Bayer AG’s most well-known brand may be Aspirin, one of the greatest inventions in healthcare and considered one of the most endurably successful commercial products of all time. But Bayer is also an innovator in a range of other areas.
In business for 160 years and considered one of the world’s leading agriculture, healthcare and nutrition companies, it recently embarked on a mission to reinvent itself, aspiring to ensure health for all and hunger for none. The process began with an overhaul of its operating model to deliver faster innovation and a better experience for the farmers, patients, and consumers who depend on Bayer’s products.
From reactive to proactive
“We are reimagining every role and every process to keep us focused on our mission. That includes accelerating innovation and enhancing financial performance,” said Rogerio Andrade, senior vice president of supply chain at Bayer. “To that end, we’ve revised our supply chain strategy to navigate cross-continental logistics disruptions and gain more visibility.”
Andrade was speaking at the recent LogiChem EU 2024 event in Rotterdam where Europe’s top chemical companies gathered at their annual logistics conference. The main theme was fostering end-to-end supply chain connectivity while decarbonizing operations.
Andrade described how Bayer, like many others in the business, is still facing the disruptive impact on supply chains that was set in motion by the COVID-19 pandemic.
Volatile demand leading to higher inventories, along with backed up containers, labor shortages, and geopolitical upheavals are among the reasons supply is not always able to meet demand or optimize working capital.

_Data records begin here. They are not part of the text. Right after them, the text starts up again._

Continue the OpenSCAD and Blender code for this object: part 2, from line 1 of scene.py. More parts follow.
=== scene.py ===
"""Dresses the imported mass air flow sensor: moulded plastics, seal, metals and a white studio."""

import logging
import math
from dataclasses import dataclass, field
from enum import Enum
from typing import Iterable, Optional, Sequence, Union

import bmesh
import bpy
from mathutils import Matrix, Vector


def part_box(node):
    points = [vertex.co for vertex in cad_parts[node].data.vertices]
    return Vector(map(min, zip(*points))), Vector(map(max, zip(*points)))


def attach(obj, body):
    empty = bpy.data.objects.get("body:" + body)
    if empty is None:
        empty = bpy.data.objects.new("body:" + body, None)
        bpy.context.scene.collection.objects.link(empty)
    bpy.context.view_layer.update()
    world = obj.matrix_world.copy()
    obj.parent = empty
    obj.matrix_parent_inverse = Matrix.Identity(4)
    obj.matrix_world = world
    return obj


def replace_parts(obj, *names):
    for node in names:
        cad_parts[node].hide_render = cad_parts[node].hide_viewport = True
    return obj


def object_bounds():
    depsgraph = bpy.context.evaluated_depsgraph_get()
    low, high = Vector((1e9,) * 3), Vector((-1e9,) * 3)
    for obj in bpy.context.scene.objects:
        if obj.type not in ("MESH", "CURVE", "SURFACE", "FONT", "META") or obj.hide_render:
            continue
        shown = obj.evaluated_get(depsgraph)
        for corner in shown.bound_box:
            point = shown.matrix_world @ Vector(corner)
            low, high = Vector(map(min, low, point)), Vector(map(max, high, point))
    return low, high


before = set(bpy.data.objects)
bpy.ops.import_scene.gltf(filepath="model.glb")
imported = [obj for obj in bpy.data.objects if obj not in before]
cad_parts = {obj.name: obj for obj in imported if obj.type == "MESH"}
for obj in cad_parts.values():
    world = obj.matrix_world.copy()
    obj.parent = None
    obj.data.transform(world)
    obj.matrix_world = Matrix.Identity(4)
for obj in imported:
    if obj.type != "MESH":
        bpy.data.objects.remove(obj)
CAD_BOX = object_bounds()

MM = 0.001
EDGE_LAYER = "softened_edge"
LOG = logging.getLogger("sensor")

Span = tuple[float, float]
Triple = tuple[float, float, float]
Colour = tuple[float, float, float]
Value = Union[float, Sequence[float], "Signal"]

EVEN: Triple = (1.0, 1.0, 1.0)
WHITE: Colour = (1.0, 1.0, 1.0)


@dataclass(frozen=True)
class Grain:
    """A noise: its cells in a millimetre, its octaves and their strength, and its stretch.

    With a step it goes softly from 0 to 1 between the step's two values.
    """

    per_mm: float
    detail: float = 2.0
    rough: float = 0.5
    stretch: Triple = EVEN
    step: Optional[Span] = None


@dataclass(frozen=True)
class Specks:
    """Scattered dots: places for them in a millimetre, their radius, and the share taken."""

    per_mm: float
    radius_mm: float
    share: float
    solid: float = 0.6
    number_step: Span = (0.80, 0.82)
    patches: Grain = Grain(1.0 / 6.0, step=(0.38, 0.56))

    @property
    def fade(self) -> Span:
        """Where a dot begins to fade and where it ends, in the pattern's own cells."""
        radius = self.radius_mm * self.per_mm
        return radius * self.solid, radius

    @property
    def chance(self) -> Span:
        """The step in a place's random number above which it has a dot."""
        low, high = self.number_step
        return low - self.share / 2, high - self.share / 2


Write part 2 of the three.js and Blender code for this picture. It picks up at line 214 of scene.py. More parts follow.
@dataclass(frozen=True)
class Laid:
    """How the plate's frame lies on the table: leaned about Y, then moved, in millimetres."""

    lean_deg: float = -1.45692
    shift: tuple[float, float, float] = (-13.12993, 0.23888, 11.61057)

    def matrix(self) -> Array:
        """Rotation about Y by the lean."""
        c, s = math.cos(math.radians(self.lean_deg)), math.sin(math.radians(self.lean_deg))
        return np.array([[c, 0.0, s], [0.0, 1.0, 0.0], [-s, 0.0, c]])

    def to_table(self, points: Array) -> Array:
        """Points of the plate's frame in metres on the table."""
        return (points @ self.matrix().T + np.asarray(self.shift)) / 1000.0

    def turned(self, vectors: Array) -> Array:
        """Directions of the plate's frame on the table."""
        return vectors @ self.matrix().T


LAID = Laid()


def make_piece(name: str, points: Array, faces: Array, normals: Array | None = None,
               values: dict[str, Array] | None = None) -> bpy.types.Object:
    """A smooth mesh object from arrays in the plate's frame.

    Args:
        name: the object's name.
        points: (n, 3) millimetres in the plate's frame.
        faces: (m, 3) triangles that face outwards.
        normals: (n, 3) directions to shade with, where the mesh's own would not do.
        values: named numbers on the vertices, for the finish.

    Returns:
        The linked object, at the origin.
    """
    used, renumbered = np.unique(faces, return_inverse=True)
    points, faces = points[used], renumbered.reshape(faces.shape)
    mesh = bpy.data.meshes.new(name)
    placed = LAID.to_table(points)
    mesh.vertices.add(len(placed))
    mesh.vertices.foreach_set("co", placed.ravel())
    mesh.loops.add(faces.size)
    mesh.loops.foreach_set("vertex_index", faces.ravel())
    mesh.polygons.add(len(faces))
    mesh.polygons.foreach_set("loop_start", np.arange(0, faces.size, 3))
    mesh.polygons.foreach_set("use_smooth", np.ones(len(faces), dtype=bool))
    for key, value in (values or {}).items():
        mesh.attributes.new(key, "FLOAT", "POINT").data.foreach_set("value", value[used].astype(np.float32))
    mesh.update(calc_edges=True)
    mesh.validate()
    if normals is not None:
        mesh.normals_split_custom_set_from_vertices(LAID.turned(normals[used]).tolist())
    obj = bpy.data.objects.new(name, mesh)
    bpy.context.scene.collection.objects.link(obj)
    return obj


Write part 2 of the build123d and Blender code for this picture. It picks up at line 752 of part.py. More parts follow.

One of the greatest wake-up calls came when a 220,000-ton container ship blocked the Suez Canal for six days, preventing 400 ships carrying billions of dollars’ worth of cargo from crossing the waterway.
“We’d been operating in an international logistics network that relied too heavily on optimal conditions. We were dealing with the bullwhip effect of demand and found ourselves relying heavily on air freight as mitigation measure,” he said. “Now, we are building a resilient supply chain using a multidimensional approach.”
Andrade’s team is responsible for the Crop Science supply chain, making sure active ingredients, which are the raw materials for pesticides and other agricultural products, are transported according to strict guidelines for crop protection. Delivering these products to customers in a timely manner requires robust planning and superior operations.
Andrade and his team set about creating resilience with a multi-step program to measure, reduce, optimize, and innovate along the entire value chain. The team developed a Smart Data Center consisting of end-to-end digital operational platforms to optimize and operate its supply chain with a customer focused, data-driven mindset.
Bayer’s new Smart Data Center, which consolidates and aggregates supply chain data from systems such as SAP Business Network, planning and transportation management applications, and many other sources, is enabling a quantum leap in its logistical operations. Before it was implemented, decision-making was siloed and fragmented. It required extensive meetings and coordination efforts and was characterized by reactive problem-solving.
Now, the company has standardized, cross-functional supply chain frameworks that enable data-based decision-making. The high quality of data and the use of exception alerts help staff move beyond firefighting to proactively allocate existing supply to customers instead of scrambling to find product and shipping at exorbitant rates to meet last-minute demands.
Reaping the benefits
An opportunity to test the strategy came when recent attacks on vessels in the Red Sea area reduced traffic through the Suez Canal, through which about 15% of global maritime trade volume normally passes.
“By enabling our people to leverage more smart data than before we were able to avoid a dip in sales, and we avoided increases in inventory and freight costs,” said Andrade.
Freight costs play a key role in reducing ecological footprint, which is at the core of Bayer’s ambitious decarbonization strategy. The company’s reduction targets for its Scope 1 and 2 emissions and those of all entities along its entire value chain for Scope 3 have been validated by the Science Based Targets initiative.
Thanks to the increased transparency and proactive approach to mitigating problems resulting from the Smart Data Center, the team has numerous opportunities to optimize its operations.
Data collected in the Smart Data Center helps logistics teams better maximize truck loads and minimize the number of trips, which in turn helps reduce costs and emissions.
The team also works with its regional partners to optimize the freight transportation mix. For example, some regions like Europe use a combination of rail and truck transport, while others, such as the Americas, rely more heavily on trucks. In this case, the team is experimenting with e-trucks for short distances and also consolidating warehouses to reduce the number of trips.
The increasing burden on ecosystems is one of the biggest challenges facing humanity. With its strategic end-to-end approach to supply chain optimization, Bayer is not only reducing its own ecological footprint but helping mitigate the ecological footprint of the agricultural industry.